The most significant new type of data generated by an autonomous vehicle is the record of the environment that the vehicle “sees” using its 360-degree visible light camera footage, forward-facing LiDAR, and infrared sensors. This situation is analogous to dash cams and CCTV security cameras attached to homes and businesses.
Although warrants or subpoenas are required to force private citizens to turn over camera recordings to law enforcement, many private security companies willingly share information with law enforcement. Plus, private companies that manage surveillance cameras have established partnerships with police departments to help them find cameras and facilitate waiver of Fourth Amendment rights from consumers who own the cameras. Given this trend, it seems likely that a company that operates a fleet of autonomous vehicles would also partner with law enforcement.
Strict privacy laws in states where many autonomous vehicle development companies are located may help to raise the standard for the whole industry. For instance, more than 50 companies are developing and testing autonomous vehicles in California, which has a state privacy law. The California Consumer Privacy Act (CCPA) requires companies to notify consumers about sensitive personal information collection and use, data monetization, and sale to third parties.
The CCPA also requires companies to allow consumers to delete and opt out of the sale of sensitive personal information. GPS data and personal identification information that is recorded by an autonomous vehicle is protected under the CCPA, but data logged by a vehicle that are not sensitive and personal may still not be covered by the act.

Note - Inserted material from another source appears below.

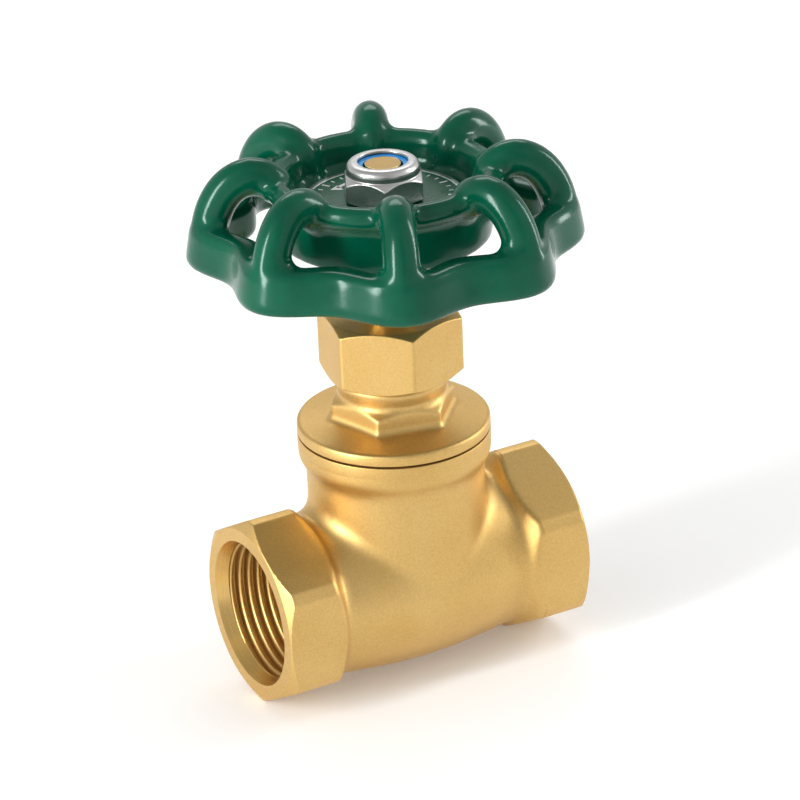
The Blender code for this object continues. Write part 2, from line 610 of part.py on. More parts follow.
def build_disc():
    """The disc holder, the seal it presses on the seat, and the pieces that fasten both."""
    pieces = [turned("disc_holder", disc_holder_profile(), PARTS, SMALL_STEPS)]
    dress(pieces[0], "brass_turned")
    pieces.append(ring("disc_seal", DISC_STUD_BORE, SEAL_RADIUS, SEAL_BOTTOM, SEAL_TOP, "rubber"))
    washer_top = SEAL_BOTTOM - PLAY
    washer_bottom = washer_top - SEAL_WASHER_THICKNESS
    pieces.append(ring("disc_seal_washer", DISC_STUD_BORE, SEAL_WASHER_RADIUS, washer_bottom,
                       washer_top, "brass_turned"))
    nut_top = washer_bottom - PLAY
    nut = nut_blank("disc_seal_nut", SEAL_NUT_ACROSS_FLATS, nut_top - SEAL_NUT_HEIGHT, nut_top,
                    SEAL_NUT_ANGLE, (MM / 2, 0.0), PARTS)
    hole = turned("disc_seal_nut_hole", [(0.0, nut_top + MM), (DISC_STUD_BORE, nut_top + MM),
                                         (DISC_STUD_BORE, nut_top - SEAL_NUT_HEIGHT - MM),
                                         (0.0, nut_top - SEAL_NUT_HEIGHT - MM)],
                  CUTTERS, SMALL_STEPS)
    boolean(nut, "DIFFERENCE", hole)
    dress(nut, "brass_turned")
    pieces.append(nut)

    neck_bore = STEM_NECK_RADIUS + PLAY
    retainer = ring("disc_retaining_ring", neck_bore, HEAD_POCKET - PLAY, RETAINER_BOTTOM,
                    RETAINER_TOP, "stainless")
    slot = box("retaining_ring_slot", (0.0, -neck_bore, RETAINER_BOTTOM - MM),
               (2 * HEAD_POCKET, neck_bore, RETAINER_TOP + MM), CUTTERS)
    boolean(retainer, "DIFFERENCE", slot)
    pieces.append(retainer)
    return pieces


# --- stem --------------------------------------------------------------------------------------
def stem_profile():
    """Tip, square, polished length, back-seat cone, thread, neck and the head in the disc."""
    return [
        (0.0, STEM_TOP),
        (STEM_TIP_RADIUS - STEM_TIP_CHAMFER, STEM_TOP),
        (STEM_TIP_RADIUS, STEM_TOP - STEM_TIP_CHAMFER),
        (STEM_TIP_RADIUS, HUB_TOP - PLAY),
        (STEM_RADIUS, HUB_TOP - PLAY),
        (STEM_RADIUS, STEM_THREAD_TOP + BACK_SEAT_CONE),
        (STEM_THREAD_RADIUS, STEM_THREAD_TOP),
        (STEM_THREAD_RADIUS, STEM_THREAD_BOTTOM + MM),
        (STEM_THREAD_RADIUS - MM, STEM_THREAD_BOTTOM),
        (STEM_NECK_RADIUS, STEM_THREAD_BOTTOM),
        (STEM_NECK_RADIUS, STEM_HEAD_TOP),
        (STEM_HEAD_RADIUS, STEM_HEAD_TOP),
        (STEM_HEAD_RADIUS, STEM_HEAD_BOTTOM),
        (0.0, STEM_HEAD_BOTTOM),
    ]


def build_stem():
    """The stem, with the square that drives it filed on its upper end."""
    stem = turned("stem", stem_profile(), PARTS, SMALL_STEPS)
    half = STEM_SQUARE / 2
    reach = 2 * STEM_RADIUS
    shoulder = HUB_BOTTOM - PLAY
    square_top = HUB_TOP - PLAY + MM / 10
    filed = box("stem_square_waste", (-reach, -reach, shoulder), (reach, reach, square_top),
                CUTTERS, LOBE_ANGLE)
    kept = box("stem_square", (-half, -half, shoulder - MM), (half, half, square_top + MM),
               CUTTERS, LOBE_ANGLE)
    boolean(filed, "DIFFERENCE", kept)
    boolean(stem, "DIFFERENCE", filed)
    dress(stem, "brass_turned")
    return stem


# --- handwheel ---------------------------------------------------------------------------------
def rim_points():
    """Middle line of the rim: a circle that swells out at every lobe."""
    count = 8 * LOBE_COUNT
    swing = LOBE_DEPTH / 2
    mean = WHEEL_RADIUS - RIM_TUBE_RADIUS - swing
    points = []
    for i in range(count):
        angle = 2 * math.pi * i / count
        radius = mean + swing * math.cos(LOBE_COUNT * angle)
        turn = angle + LOBE_ANGLE
        points.append((radius * math.cos(turn), radius * math.sin(turn), RIM_LEVEL))
    return points


def arch_points(angle):
    """Middle line of one arch, up from a lobe of the rim and over to the ring of the cup."""
    foot = (WHEEL_RADIUS - RIM_TUBE_RADIUS, RIM_LEVEL)
    head = (RING_PATH_RADIUS, RING_LEVEL)
    crown = HUB_BOTTOM + ARCH_TOP
    handle_rise = (8 * crown - foot[1] - head[1]) / 6
    handles = ((foot[0] - 0.6 * MM, handle_rise - 2 * MM), (head[0] + 3.8 * MM, handle_rise + 2 * MM))
    points = []
    steps = 8
    for i in range(steps + 1):
        t = i / steps
        weights = ((1 - t) ** 3, 3 * t * (1 - t) ** 2, 3 * t * t * (1 - t), t ** 3)
        stations = (foot, handles[0], handles[1], head)
        radius = sum(weight * station[0] for weight, station in zip(weights, stations))
        height = sum(weight * station[1] for weight, station in zip(weights, stations))
        points.append((radius * math.cos(angle), radius * math.sin(angle), height))
    return points


def cup_profile():
    """The dished centre: the ring that the arches meet, the cup wall, its floor and the hub."""
    foot_radius = CUP_RADIUS + CUP_WALL - CUP_FOOT_ROUND
    ring_over = arc((RING_PATH_RADIUS, RING_LEVEL), RING_TUBE_RADIUS, 180, -60, 5)
    foot_level = HUB_BOTTOM - CUP_SKIRT + CUP_FOOT_ROUND
    foot = arc((foot_radius, foot_level), CUP_FOOT_ROUND, 0, -180, 4)
    web = [
        (foot_radius - CUP_FOOT_ROUND, HUB_TOP - CUP_FLOOR),
        (HUB_RADIUS, HUB_TOP - CUP_FLOOR),
        (HUB_RADIUS, HUB_BOTTOM),
        (0.0, HUB_BOTTOM),
    ]
    return [(0.0, HUB_TOP), (CUP_RADIUS, HUB_TOP)] + ring_over + foot + web


def build_handwheel():
    """The cast wheel: cup, lobed rim and eight arches, with a square hole in its hub."""
    wheel = turned("handwheel", cup_profile(), PARTS)
    boolean(wheel, "UNION", tube("wheel_rim", rim_points(), RIM_TUBE_RADIUS, True, CUTTERS))
    for i in range(LOBE_COUNT):
        angle = LOBE_ANGLE + 2 * math.pi * i / LOBE_COUNT
        arch = tube(f"wheel_arch_{i + 1}", arch_points(angle), ARCH_TUBE_RADIUS, False, CUTTERS)
        boolean(wheel, "UNION", arch)
    half = HUB_SQUARE / 2
    hole = box("hub_square", (-half, -half, HUB_BOTTOM - MM), (half, half, HUB_TOP + MM), CUTTERS,
               LOBE_ANGLE)
    boolean(wheel, "DIFFERENCE", hole)
    dress(wheel, "green_enamel")
    return wheel


def build_lock_nut():
    """The self-locking nut with its rolled collar, and the nylon ring held under the lip."""
    nut = nut_blank("wheel_lock_nut", LOCK_NUT_ACROSS_FLATS, LOCK_NUT_BOTTOM,
                    LOCK_NUT_BOTTOM + LOCK_NUT_HEX_HEIGHT, LOCK_NUT_ANGLE, (MM / 2, MM), PARTS)
    collar_round = 1.2 * MM
    shoulder = LOCK_NUT_BOTTOM + LOCK_NUT_HEX_HEIGHT - MM
    rolled = arc((LOCK_NUT_COLLAR_RADIUS - collar_round, LOCK_NUT_TOP - collar_round), collar_round,
                 90, 0, 3)
    collar = [(0.0, LOCK_NUT_TOP)] + rolled + [(LOCK_NUT_COLLAR_RADIUS, shoulder), (0.0, shoulder)]
    boolean(nut, "UNION", turned("lock_nut_collar", collar, CUTTERS))
    pocket = INSERT_OUTSIDE + PLAY / 2
    lip = STEM_TIP_RADIUS + 0.4 * MM
    insert_bottom = INSERT_TOP - INSERT_HEIGHT
    bore = [
        (0.0, LOCK_NUT_TOP + MM),
        (lip, LOCK_NUT_TOP + MM),
        (lip, LOCK_NUT_TOP - LOCK_NUT_LIP),
        (pocket, LOCK_NUT_TOP - LOCK_NUT_LIP),
        (pocket, insert_bottom - PLAY),
        (LOCK_NUT_BORE, insert_bottom - PLAY),
        (LOCK_NUT_BORE, LOCK_NUT_BOTTOM - MM),
        (0.0, LOCK_NUT_BOTTOM - MM),
    ]
    boolean(nut, "DIFFERENCE", turned("lock_nut_bore", bore, CUTTERS, SMALL_STEPS))
    dress(nut, "stainless")

    mouth = STEM_TIP_RADIUS - STEM_TIP_CHAMFER + PLAY
    profile = [
        (mouth, INSERT_TOP),
        (INSERT_OUTSIDE, INSERT_TOP),
        (INSERT_OUTSIDE, insert_bottom),
        (LOCK_NUT_BORE, insert_bottom),
        (LOCK_NUT_BORE, STEM_TOP - STEM_TIP_CHAMFER),
        (mouth, STEM_TOP),
    ]
    insert = turned("nylon_insert", profile, PARTS, SMALL_STEPS)
    dress(insert, "nylon")
    return [nut, insert]


def build_wheel_fittings():
    """The printed disc in the wheel's cup, and the nut that holds it and the wheel down."""
    plate = ring("nameplate", LOCK_NUT_BORE + PLAY, NAMEPLATE_RADIUS, NAMEPLATE_BOTTOM,
                 NAMEPLATE_BOTTOM + NAMEPLATE_THICKNESS, "printed_aluminium", ROUND_STEPS)
    return [plate] + build_lock_nut()


# --- assembly ----------------------------------------------------------------------------------
def carry(name, pieces, parent=None):
    """An empty on the stem axis that carries the pieces of one moving body."""
    carrier = bpy.data.objects.new(name, None)
    PARTS.objects.link(carrier)
    carrier.parent = parent
    for piece in pieces:
        piece.parent = carrier
    return carrier


clear_scene()
PARTS = make_collection("globe_valve")
CUTTERS = make_collection("cutters")

build_body()
build_bonnet()
build_packing()
disc_lift = carry("disc_lift", build_disc())
carry("handwheel_turn", [build_stem(), build_handwheel()] + build_wheel_fittings(), disc_lift)
for part in PARTS.objects:
    if part.type == "MESH":
        shade(part)
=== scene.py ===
"""The looks of a DN 20 globe valve: its brass castings, dipped handwheel and small fittings."""

import logging  # noqa: E402
import math  # noqa: E402
from dataclasses import dataclass  # noqa: E402
from enum import Enum  # noqa: E402
from typing import Iterable, Sequence  # noqa: E402

import bmesh  # noqa: E402
import bpy  # noqa: E402
from mathutils import Matrix, Vector  # noqa: E402


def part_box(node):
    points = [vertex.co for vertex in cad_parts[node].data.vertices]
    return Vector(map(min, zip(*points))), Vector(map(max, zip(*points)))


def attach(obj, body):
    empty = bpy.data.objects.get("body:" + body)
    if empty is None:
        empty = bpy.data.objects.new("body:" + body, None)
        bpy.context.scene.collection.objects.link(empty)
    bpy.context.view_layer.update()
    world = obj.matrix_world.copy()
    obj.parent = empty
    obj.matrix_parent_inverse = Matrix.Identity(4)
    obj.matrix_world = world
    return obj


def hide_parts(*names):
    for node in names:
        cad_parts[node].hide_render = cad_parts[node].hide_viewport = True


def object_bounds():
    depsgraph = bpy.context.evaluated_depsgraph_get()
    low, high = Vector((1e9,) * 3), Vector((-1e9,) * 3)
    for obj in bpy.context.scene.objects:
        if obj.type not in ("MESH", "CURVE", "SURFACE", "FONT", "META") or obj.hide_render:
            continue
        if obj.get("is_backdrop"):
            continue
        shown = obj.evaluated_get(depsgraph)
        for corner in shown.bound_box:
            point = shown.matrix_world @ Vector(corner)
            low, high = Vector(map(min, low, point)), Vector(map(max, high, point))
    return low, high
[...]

Although the Fourth Amendment and California law may provide a patchwork of protection for some types of autonomous vehicle data, there are no federal laws or regulations to impose basic protections of general data security and privacy. Because autonomous vehicles are products sold to consumers, the Federal Trade Commission could bring enforcement actions against automakers for deceptive practices, but this strategy would require waiting for deceptive practices to occur.
The National Highway Traffic Safety Administration includes data security and privacy as part of its goals for eventual autonomous vehicle regulation, but the agency has not yet proposed a rule materializing that goal. Such regulation could require autonomous vehicle manufacturers to incorporate industry guidance standards for privacy and data security, anonymize stored or aggregated data, or incorporate notice and consent for the use or sale of data.
State legislatures could pass laws that clarify ownership of autonomous vehicle data similar to proposed federal legislation known as the Driver Privacy Act. If Congress passed the Driver Privacy Act, information collected by EDRs would belong to the owner or renter of a vehicle. If state and federal governments were to clarify privacy requirements for autonomous vehicles, consumers would be better protected, and autonomous vehicle developers would face less regulatory uncertainty as they create new products.